Canada does need energy diversification. It does need access to non-U.S. markets. It does need Indigenous-led or Indigenous-partnered projects that create real ownership and not just consultation theatre. It does need to prove that major projects can still be approved, financed and built in this country.
But Canada also needs adults in the room when announcements are made.
A one-million-tonne LNG offtake agreement is a meaningful commercial milestone. It is not a national transformation. It is not a solution to the federal deficit. It is not a substitute for the enormous Canada-U.S. trade relationship. It is not comparable in scale to the kind of northern oil pipeline Alberta wants. And it is not yet a producing export project.

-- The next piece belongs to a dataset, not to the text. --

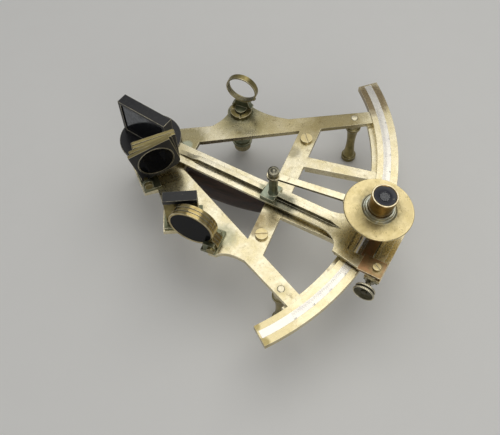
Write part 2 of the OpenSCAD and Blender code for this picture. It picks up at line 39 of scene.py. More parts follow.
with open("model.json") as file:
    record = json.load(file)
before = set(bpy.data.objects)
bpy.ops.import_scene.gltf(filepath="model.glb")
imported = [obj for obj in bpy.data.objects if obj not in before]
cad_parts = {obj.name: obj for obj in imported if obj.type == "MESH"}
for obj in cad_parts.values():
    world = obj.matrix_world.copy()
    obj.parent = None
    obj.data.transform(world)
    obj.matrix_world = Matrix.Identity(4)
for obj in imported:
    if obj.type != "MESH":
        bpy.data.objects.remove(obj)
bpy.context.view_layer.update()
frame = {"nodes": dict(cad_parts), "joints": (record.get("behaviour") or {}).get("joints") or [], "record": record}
JOINTS = {joint["name"]: joint for joint in frame["joints"]}

MM = 0.001
PIVOT = Vector(JOINTS["index_travel"]["pos_m"])


def linear(code):
    """Turns an sRGB hex colour into the linear one that Blender's sockets hold."""
    parts = [int(code[i:i + 2], 16) / 255 for i in (1, 3, 5)]
    return tuple(c / 12.92 if c <= 0.04045 else ((c + 0.055) / 1.055) ** 2.4 for c in parts)


def hue(name, what, code):
    """A colour that a user may change."""
    return bpy.props.FloatVectorProperty(
        name=name, description=what, subtype='COLOR', size=3, min=0, max=1, default=linear(code))


def length(name, what, mm):
    """A length that a user may change, given in millimetres."""
    return bpy.props.FloatProperty(
        name=name, description=what, unit='LENGTH', precision=5, min=0, default=mm * MM)


class SextantSizes(bpy.types.PropertyGroup):
    edge: length("Edge rounding", "Radius of the rounded edges of a cast or milled piece", 0.3)
    fine_edge: length("Fine edge", "Radius of the rounded edges of a small piece", 0.14)
    tick: length("Graduation width", "Width of a cut line on the silver", 0.07)
    numeral: length("Numeral height", "Height of the engraved numerals", 1.7)
    thread_pitch: length("Thread pitch", "Pitch of the thread in the telescope ring", 0.6)
    ridge: length("Ridge depth", "Depth of the ridges on the milled heads", 0.35)
    sky: bpy.props.FloatProperty(
        name="Sky panel", description="Power of the large lamp over the instrument", unit='POWER',
        min=0, default=5.8)
    fill: bpy.props.FloatProperty(
        name="Fill panel", description="Power of the lamp on the near side", unit='POWER',
        min=0, default=3.0)


class SextantColours(bpy.types.PropertyGroup):
    cream: hue("Pale brass", "Rubbed brass of the limb and the bars", "#efe6ca")
    gold: hue("Gold brass", "Lacquered brass of the disc and the rings", "#ead9a8")
    olive: hue("Olive brass", "Brass that has dulled to olive", "#a89a68")
    green: hue("Green brass", "Brass with a grey green bloom", "#8b8e74")
    copper: hue("Copper brass", "Brass with a copper tone", "#b98d68")
    verdigris: hue("Verdigris", "Pale bloom round the posts and the collars", "#b3bdab")
    stain: hue("Stain", "Dark spots and pits in the brass", "#3a3020")
    # This colour darkens the faces marked for it: painted shade on the flanks of the index arm's rib and of the
    # magnifier arm and in the tangent head's hollow. It is also a stain on the frame.
    grime: hue("Grime", "Dark film on the faces that no hand rubs", "#474331")
    worn: hue("Worn edge", "Bright brass where an edge has been rubbed", "#efe6c8")
    silver: hue("Silver", "Inlaid silver", "#ebe7dc")
    tarnish: hue("Tarnish", "Tarnish on the silver", "#d8d3d0")
    cut: hue("Cut lines", "Wax in the graduations", "#77716f")
    mirror: hue("Mirror", "Aged silvering behind the mirror's glass", "#696c71")
    shade: hue("Shade glass", "Dark tinted glass", "#0d0e12")
    lens: hue("Lens", "Clear glass of the magnifier", "#8d9096")
    ebony: hue("Ebony", "Turned wood of the grip", "#241a16")
    table: hue("Table", "The floor under the instrument", "#f3f2ef")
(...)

The test is not whether a minister can announce it in Vancouver in 2026.
The test is whether gas is actually moving from the B.C. coast to paying customers in the 2030s, under binding contracts, after financing, construction, legal challenges, infrastructure buildout and market risk have all been dealt with.
Until then, Canadians should treat the announcement neither as a fraud nor as a triumph.
It is a maybe-deal. A potentially useful one. A politically convenient one. A deal that could matter to the project, to northern B.C., to the Nisga’a Nation and to Canada’s credibility as an energy exporter.
But for the country as a whole, the numbers demand perspective.
Against a trillion-dollar two-way trade relationship with the United States, this is a rounding error. Even against Canadian exports to the U.S. alone, it is roughly a one-day comparison. Against a $67-billion federal deficit, it is a sliver — and only a sliver of gross private revenue at that. Against the scale of the oil export ambitions Alberta is talking about, it is modest.
So, another Liberal sideshow or a real deal?
For now, it is a real press conference about a possible deal.
Canada should hope it becomes more than that. But hope is not revenue, a headline is not infrastructure, and a 2030s maybe is not the same thing as an energy strategy.